The tutor and His young Grace left for France in 1764. For eighteen months they stayed in Toulouse, where a combination of abominably boring company and Smith’s execrable French made his sedate life at Glasgow look like dissipation. Then they moved on to the south of France (where he met and worshiped Voltaire and repulsed the attentions of an amorous marquise), thence to Geneva, and finally to Paris. To relieve the tedium of the provinces, Smith began work on a treatise of political economy, a subject on which he had lectured at Glasgow, debated many evenings at the Select Society in Edinburgh, and discussed at length with his beloved friend David Hume. The book was to be The Wealth of Nations, but it would be twelve years before it was finished.

In 1766 the tour was brought to an abrupt halt. The duke’s younger brother, who had joined them, caught a fever, and despite the frantic attentions of Smith (who called in Quesnay), died in a delirium. His Grace returned to his estates at Dalkeith, and Smith went first to London, and then to Kirkcaldy. Despite Hume’s entreaties, there he stayed, for the better part of the next ten years, while the great treatise took shape. Most of it he dictated, standing against his fireplace and nervously rubbing his head against the wall until his pomade had made a dark streak on the paneling. Occasionally he would visit his former charge on his estates at Dalkeith, and once in a while he would go to London to discuss his ideas with the literati of the day. One of them was Dr. Samuel Johnson, to whose select club Smith belonged, although he and the venerable lexicographer had hardly met under the most amiable of circumstances.

Smith met as well a charming and intelligent American, one Benjamin Franklin, who provided him with a wealth of facts about the American colonies and a deep appreciation of the role that they might someday play. It is undoubtedly due to Franklin’s influence that Smith subsequently wrote of the colonies that they constituted a nation “which, indeed, seems very likely to become one of the greatest and most formidable that ever was in the world.”

In 1776, The Wealth of Nations was published. Two years later Smith was appointed Commissioner of Customs for Edinburgh, a sinecure worth six hundred pounds a year. With his mother, who lived until she was ninety, Smith lived out his bachelor’s life in peace and quiet; serene, content, and in all likelihood absent-minded to the end.

And the book?

The Wealth of Nations is not a wholly original book, but it is unquestionably a masterpiece.

A glance at the index compiled for a later edition by Cannan shows the range of Smith’s references and thoughts.
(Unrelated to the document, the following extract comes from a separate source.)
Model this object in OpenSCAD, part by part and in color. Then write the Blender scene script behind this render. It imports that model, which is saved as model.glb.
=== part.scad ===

In fine print the index goes on for sixty-three pages; before it ends it has touched on everything: “Riches, the chief enjoyment of, consists in the parade of; Poverty, sometimes urges nation to inhuman customs; Stomach, desire for food bounded by narrow capacity of the; Butcher, brutal and odious business.” When we have finished the nine hundred pages of the book we have a living picture of England in the 1770s, of apprentices and journeymen and rising capitalists, of landlords and clergymen and kings, of workshops and farms and foreign trade.